Monday 18 June 2018

One Three One - Julian Cope (2014)

Rating: Admirable

Julian Cope is one of the finest cult musical artists in the world and is certainly one of the most endearingly creative and eccentric. Cope can also definitely write, having produced perhaps the greatest rock autobiography in the form of the hilariously manic Head On (1994). Cope also has a fascination with Neolithic Europe and has produced scholarly tomes such as The Modern Antiquarian (1998) and The Megalithic European (2004), but is he also a successful novelist? The answer is, well, maybe? One Three One is, as they say, a mixed bag; featuring a rock star character called Rock Section, football hooligans, neolithic stone sites on the Italian island of Sardinia (where most of the novel is set), Paganism vs Christianity (the Christians are the bad guys...) time travel (back some 10, 000 years), a multitude of musical references and a series of fictional rave era bands that many of the secondary characters have a hand in.

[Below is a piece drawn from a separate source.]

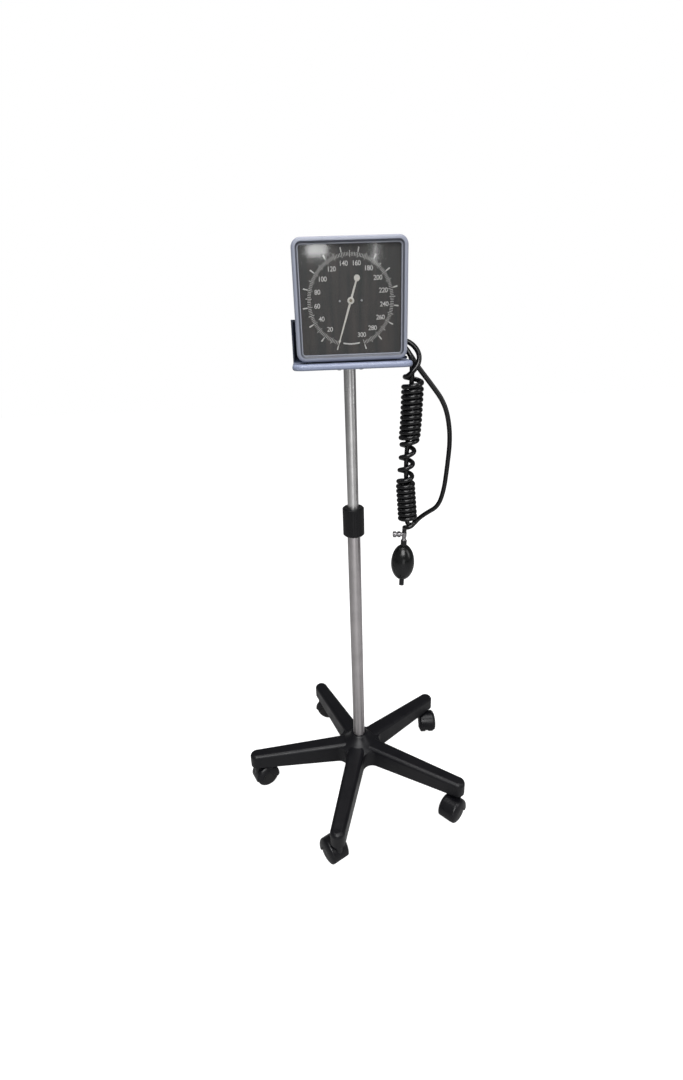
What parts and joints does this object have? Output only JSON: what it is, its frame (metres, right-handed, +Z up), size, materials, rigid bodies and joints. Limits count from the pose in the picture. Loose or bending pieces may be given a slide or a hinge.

It's heady stuff and most of the time Cope's freewheeling narrative style keeps you interested, however sometimes I was just plain bored, or frustrated and perplexed, and sometimes I was totally enthralled. I veered between thinking I'd rate the novel as mediocre and other times as excellent; but ultimately One Three One is quite an achievement for an eccentric cult artist whose main gig is producing excellent music at a fairly prolific rate. Well done Mr Cope... 

Sunday 10 June 2018

Imperial Bedrooms - Bret Easton Ellis (2010)

Rating: Admirable

Imperial Bedrooms is the sequel to Less Than Zero (1985), Ellis' debut novel that made a significant cultural impact in middle on that bloated decade. Fittingly both take their titles from seminal Elvis Costello albums. I have not yet read Less Than Zero, however this did not impact greatly on my understanding of the novel and, as I knew it would, it contained Ellis' typical emotionless writing style. In terms of conveying an atmosphere of soulless hedonistic despair Ellis is just brilliant, however the very act of reading the novel means being prepared to be drawn into that world and exposed to its narcissistic core, which is a draining experience indeed. The central protagonist, Clay, reminded me so much of Patrick Bateman from American Psycho (1991), as did the overall narcissistic tone of the novel and the exploration of modern humans devoid of basic humanity. I admired this novel more than I enjoyed it and ultimately if you were to read any Bret Easton Ellis novel it would have to be American Psycho, which is one of the greatest modern novels and, a cliche I know, also required reading during the decline of America under Trump.